Work required: Report how many lines of the following entries include the string "from"; respond with the number alone.

Information provided:
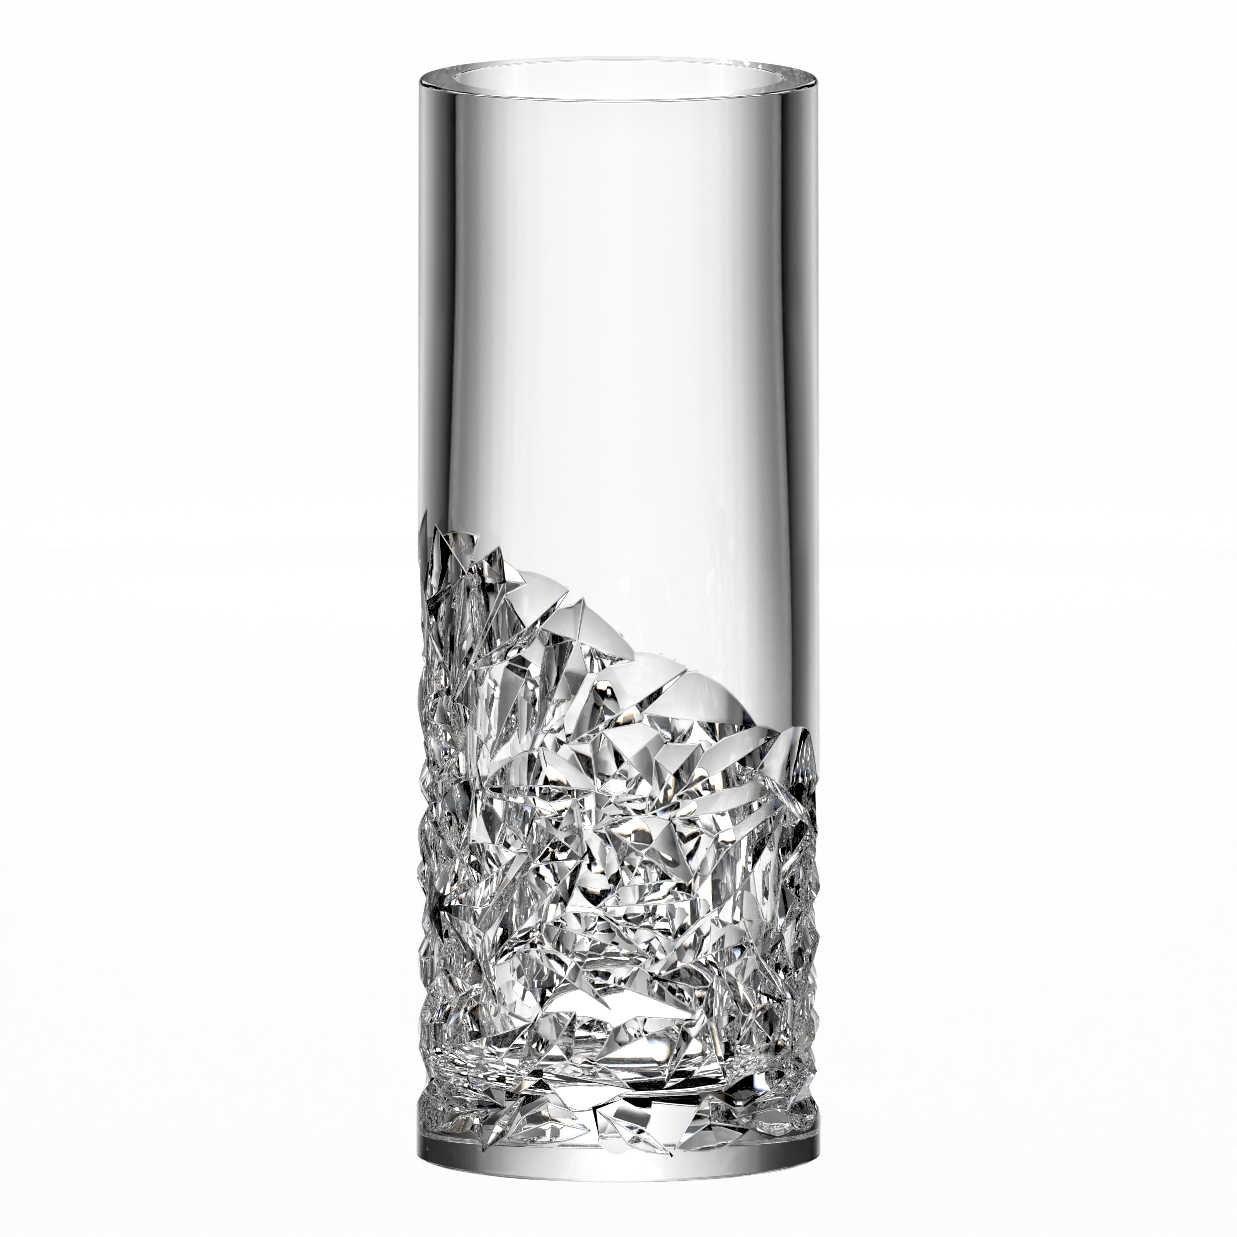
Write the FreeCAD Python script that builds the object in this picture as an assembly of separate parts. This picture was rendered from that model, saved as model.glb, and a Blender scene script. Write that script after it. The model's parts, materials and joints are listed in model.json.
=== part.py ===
"""Cut crystal vase: one heavy piece of clear glass with deep, crossing grooves cut into its lower half.

Frame: millimetres, +Z up, origin at the centre of the underside. Angles are in degrees about Z,
counted from -Y (the front) towards +X.
"""
import FreeCAD, Part
import math
import os
import random

# Blown body
HEIGHT = 352.0
FOOT_RADIUS = 65.75
RIM_RADIUS = 64.75
FOOT_FILLET = 1.2
RIM_OUTER_FILLET = 1.4
RIM_INNER_FILLET = 0.7

# Bore: wide and parallel at the bottom, drawing in smoothly to a thicker wall at the rim
FLOOR_THICKNESS = 26.0
FLOOR_CORNER_RADIUS = 14.0
LOWER_BORE_RADIUS = 56.3
UPPER_BORE_RADIUS = 52.8
TAPER_START = 150.0
TAPER_END = 300.0

# Cut zone: its upper boundary is the barrel's section by a slanted plane, lower again at the back
CUT_MIDDLE = 166.0
CUT_SLANT = 48.0
CUT_TURN = 10.0
CUT_BACK_DIP = 28.0
MEAN_RADIUS = 65.5
TOOL_CLEARANCE = 0.5
LEAST_SLOPE = 0.06
CUTS_AT_A_TIME = 8

# Grooves cut by hand over the front. Each row is the end where the groove runs out, its deepest
# point and its other end as (degrees, height), then how far its facets reach to the left and the
# right of the deepest point, and its depth there.
FRONT_GROOVES = [
    ((-80, 196), (-92, 178), (-102, 158), 12, 12, 4.8),
    ((-66, 210), (-56, 194), (-45, 164), 22, 7, 6.3),
    ((-44, 208), (-56, 194), (-74, 180), 14, 7, 5.9),
    ((-36, 206), (-38, 194), (-60, 142), 9, 7, 5.6),
    ((-25, 194), (-38, 194), (-50, 196), 9, 10, 5.4),
    ((-14, 193), (-30, 179), (-50, 164), 19, 7, 6.6),
    ((-10, 191), (-13, 176), (-27, 136), 9, 9, 5.9),
    ((12, 167), (-13, 176), (-27, 181), 13, 9, 5.6),
    ((20, 167), (5, 155), (-14, 143), 19, 7, 6.6),
    ((46, 146), (21, 150), (0, 154), 16, 10, 6.3),
    ((53, 143), (36, 133), (15, 125), 14, 9, 6.6),
    ((40, 134), (64, 124), (88, 108), 9, 19, 6.3),
    ((102, 121), (86, 111), (70, 100), 13, 9, 6.1),
    ((-9, 152), (3, 137), (12, 126), 14, 17, 6.3),
    ((26, 145), (17, 132), (8, 120), 13, 7, 6.3),
    ((52, 124), (36, 119), (10, 118), 13, 10, 5.9),
    ((-6, 128), (-22, 128), (-42, 127), 14, 7, 6.1),
    ((-12, 118), (-26, 121), (-41, 124), 7, 12, 5.6),
    ((-33, 122), (-20, 112), (-8, 104), 10, 17, 6.3),
    ((-8, 109), (-22, 92), (-42, 68), 10, 9, 6.1),
    ((10, 73), (-8, 79), (-26, 85), 9, 13, 6.1),
    ((-32, 76), (-17, 66), (2, 53), 12, 10, 6.3),
    ((-16, 69), (2, 63), (25, 53), 13, 9, 6.1),
    ((46, 78), (30, 73), (9, 66), 13, 9, 6.1),
    ((21, 53), (8, 47), (-8, 39), 12, 13, 6.1),
    ((29, 72), (31, 52), (34, 26), 9, 7, 6.1),
    ((29, 71), (42, 62), (58, 53), 10, 12, 5.9),
    ((57, 57), (47, 50), (35, 43), 9, 10, 5.6),
    ((33, 60), (24, 46), (13, 31), 9, 9, 6.1),
    ((37, 86), (50, 70), (67, 53), 9, 10, 6.1),
    ((-5, 117), (8, 106), (23, 95), 12, 14, 6.1),
    ((58, 121), (36, 106), (8, 76), 12, 9, 6.3),
    ((30, 93), (15, 90), (-6, 90), 13, 12, 6.1),
    ((-74, 176), (-66, 157), (-55, 132), 12, 12, 6.1),
    ((-46, 152), (-60, 138), (-76, 120), 13, 9, 6.1),
    ((-44, 134), (-55, 113), (-68, 92), 10, 10, 6.1),
    ((-76, 112), (-62, 102), (-44, 92), 12, 12, 6.1),
    ((-30, 106), (-44, 97), (-60, 86), 12, 10, 5.9),
    ((-62, 84), (-50, 70), (-36, 54), 10, 13, 6.3),
    ((-44, 62), (-60, 56), (-78, 48), 10, 10, 6.1),
    ((-24, 52), (-40, 46), (-58, 40), 12, 9, 6.1),
    ((-10, 60), (-20, 44), (-32, 28), 10, 10, 6.1),
    ((-28, 38), (-12, 33), (6, 30), 10, 9, 5.9),
    ((-88, 144), (-80, 128), (-72, 108), 12, 12, 6.1),
    ((-92, 92), (-80, 80), (-66, 66), 12, 12, 6.1),
    ((72, 104), (62, 92), (50, 76), 12, 10, 6.1),
    ((92, 96), (80, 84), (64, 70), 10, 13, 6.1),
    ((82, 60), (70, 46), (58, 30), 12, 10, 6.1),
    ((62, 40), (48, 34), (30, 28), 10, 10, 5.9),
    ((-118, 176), (-92, 171), (-68, 160), 10, 9, 5.0),
    ((-112, 152), (-90, 158), (-70, 168), 8, 8, 4.2),
    ((-114, 146), (-91, 140), (-68, 136), 8, 9, 4.4),
    ((-70, 122), (-91, 128), (-112, 130), 7, 8, 4.4),
    ((-116, 108), (-90, 115), (-66, 119), 9, 9, 5.2),
    ((-112, 104), (-92, 101), (-70, 94), 7, 8, 4.4),
    ((-116, 86), (-90, 81), (-64, 78), 11, 9, 5.4),
    ((-110, 64), (-91, 71), (-72, 80), 8, 8, 4.6),
    ((-114, 52), (-90, 51), (-66, 57), 11, 9, 5.0),
    ((-116, 34), (-91, 29), (-66, 26), 12, 11, 6.0),
    ((68, 122), (90, 113), (114, 112), 9, 9, 4.8),
    ((66, 92), (90, 97), (112, 101), 9, 9, 5.0),
    ((112, 84), (91, 79), (68, 80), 8, 8, 4.8),
    ((66, 60), (90, 65), (114, 66), 11, 9, 5.6),
    ((112, 48), (91, 52), (70, 46), 8, 8, 4.6),
    ((66, 38), (90, 34), (114, 35), 11, 9, 5.0),
    ((70, 26), (91, 21), (112, 24), 9, 9, 5.2),
]

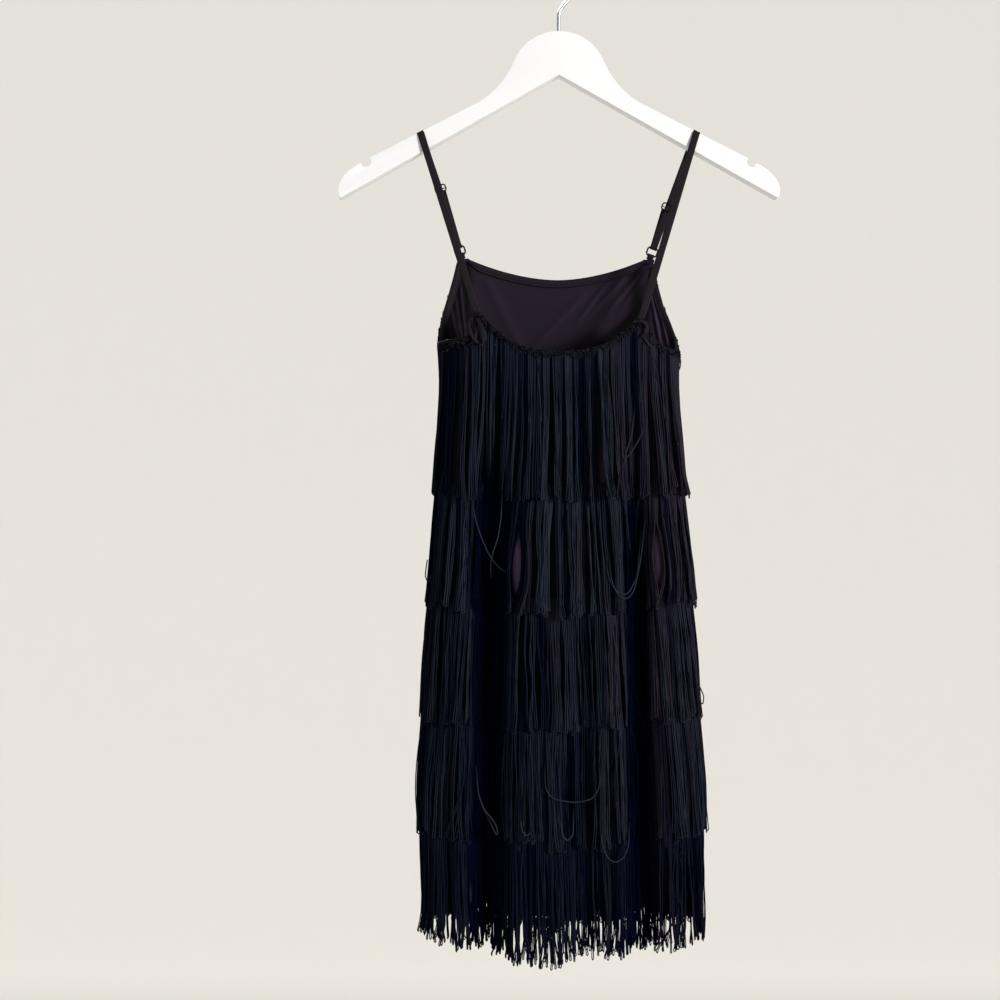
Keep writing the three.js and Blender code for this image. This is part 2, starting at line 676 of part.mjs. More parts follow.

Exercise response: 2